The Pope’s Letter – More Reflections and Some Links [Heyndrickx v. Zen Edition!]

Recently I’ve received inquiries from individuals wondering why there hasn’t been a more pronounced reaction to the Pope’s June 30 letter to China’s Catholics. This is understandable: the letter is the most significant attempt to reconcile the Vatican with Beijing in over fifty years, and it’s only natural to expect a deeper or more dramatic reaction on the part of the Chinese government. On the other hand, the issues that divide Rome and Beijing are of such long-standing (arguably, dating back 400 years) that six weeks is really not such a long time at all.

Let me state from the outset that I have no specific knowledge of the diplomacy currently underway. However, as someone with some knowledge of the events leading to the letter, I feel comfortable stating that – diplomatic track, aside – China’s Catholics are actively grappling with how to respond to and obey the Pope’s letter and its call for reconciliation between adherents of the open and underground churches. Alas much of that grappling is out of sight of the media. Yet there are public hints as to what’s happening, and perhaps the best ones have been dropped in a terse public exchange between a Belgian priest and a Hong Kong cardinal, both of whom have long-standing ties to China’s Catholic Church, but neither of whom can be said to belong to it.

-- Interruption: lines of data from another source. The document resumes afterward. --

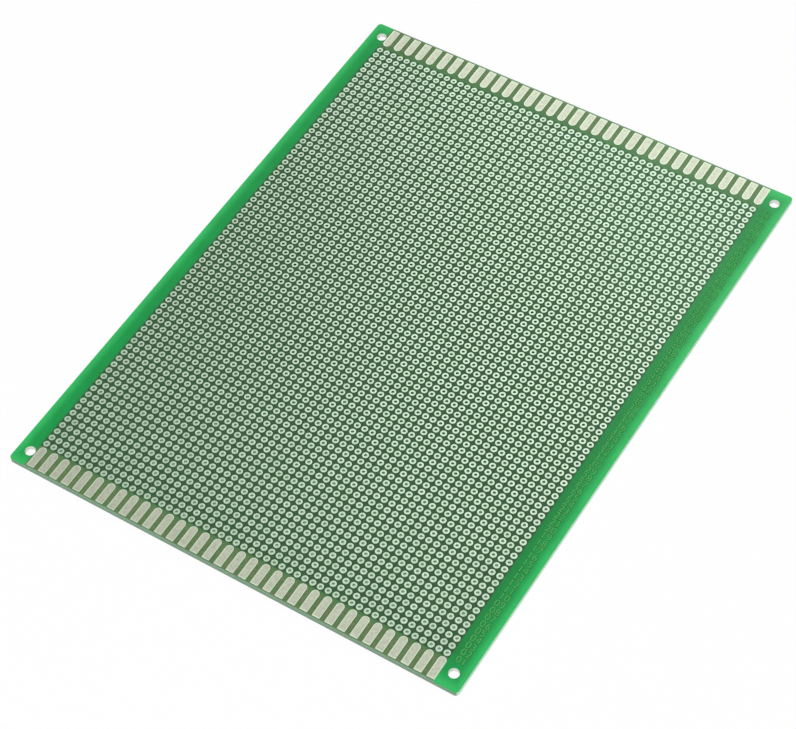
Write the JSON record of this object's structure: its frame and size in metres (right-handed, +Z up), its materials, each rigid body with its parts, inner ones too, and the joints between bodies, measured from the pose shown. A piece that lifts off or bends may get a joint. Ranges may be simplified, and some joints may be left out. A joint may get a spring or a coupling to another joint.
{
  "type": "prototype board",
  "caption": "Double-sided perforated circuit board with a grid of plated holes, contact fingers along both short ends and corner mounting holes.",
  "frame": {"origin": "under the middle of the board's outline, on the surface that it lies on", "axes": "+X across the board towards the numbered strip, +Y along its length towards the far end, +Z up out of its upper face"},
  "size_m": [0.15, 0.2, 0.0017],
  "materials": {
    "board": "glass-epoxy plate with a semi-gloss green solder mask on both faces and pale cut edges",
    "pads": "hot-tinned copper, satin",
    "fingers": "hot-tinned copper, satin"
  },
  "bodies": {
    "root": {"laminate": "board", "plated_holes_1": "pads", "plated_holes_2": "pads", "plated_holes_3": "pads", "plated_holes_4": "pads", "plated_holes_5": "pads", "plated_holes_6": "pads", "fingers_near_top": "fingers", "fingers_near_bottom": "fingers", "fingers_far_top": "fingers", "fingers_far_bottom": "fingers"}
  },
  "joints": []
}
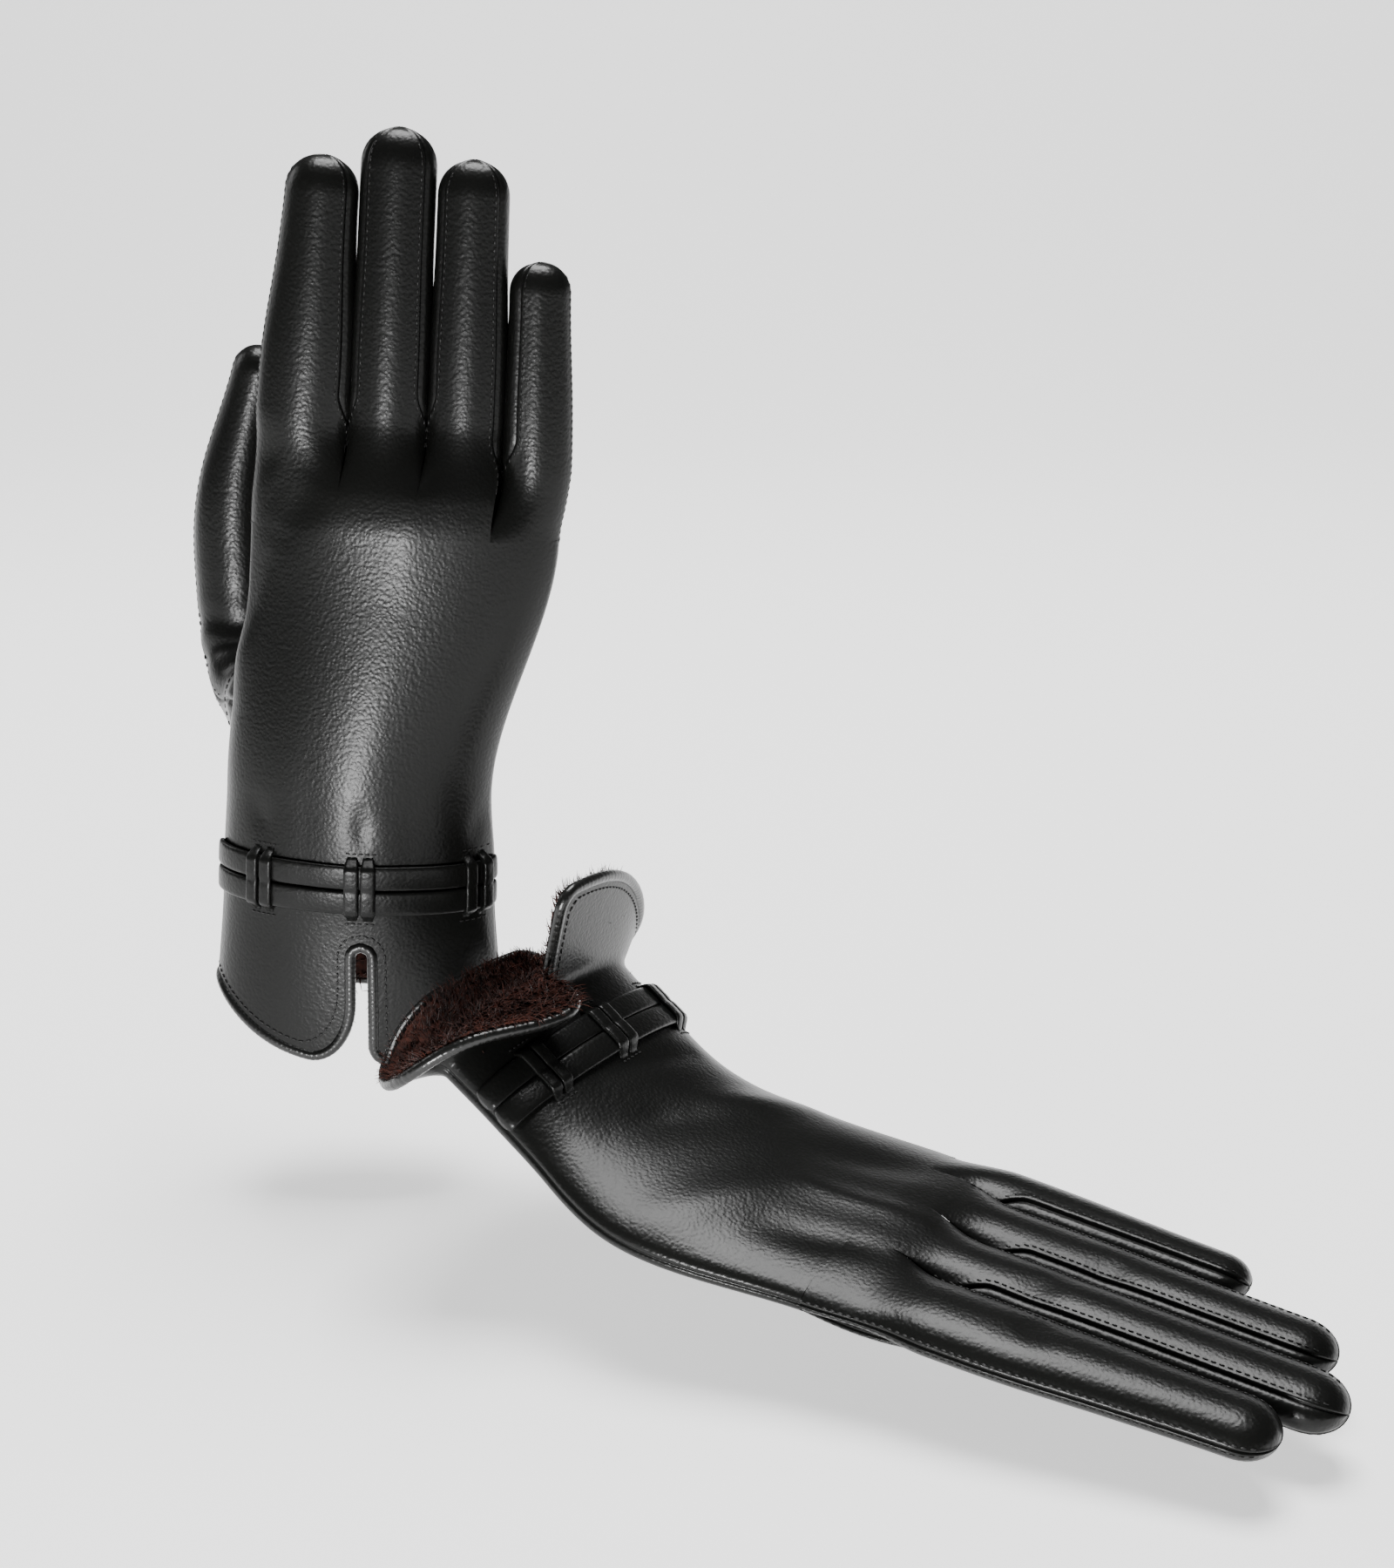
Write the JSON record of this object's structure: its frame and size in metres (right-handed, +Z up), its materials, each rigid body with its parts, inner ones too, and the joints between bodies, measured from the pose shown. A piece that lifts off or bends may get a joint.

The Belgian priest, Father Jeroom Heyndrickx, is a distinguished scholar of China at the Catholic University of Leuven in Belgium, where he also directs the Ferdinand Verbiest Institute. He has been an important adviser to the Vatican on China since the 1970s, and has served as an informal intermediary to Chinese Catholic leaders for many years. In both capacities, he has long been an advocate for reconciliation between the underground and open churches and, in pursuit of that, he has advocated for dialogue with civil authorities such as the Catholic Patriotic Association. Shortly after the publication of the Pope’s letter, Heyndrickx published a lengthy commentary that emphasized the letter’s call for reconciliation. When I blogged about Heyndrickx’s commentary, I specifically pointed to this passage:

Underground bishops are encouraged to apply for recognition by civil authorities. An underground Church “is not a normal and lasting situation” for the Catholic Church, says the pope. All bishops should now unite so that Rome can finally recognize officially the already existing Chinese Bishops Conference. Till now this cannot be done because the underground bishops are not members while some other members of the conference are not appointed by Rome.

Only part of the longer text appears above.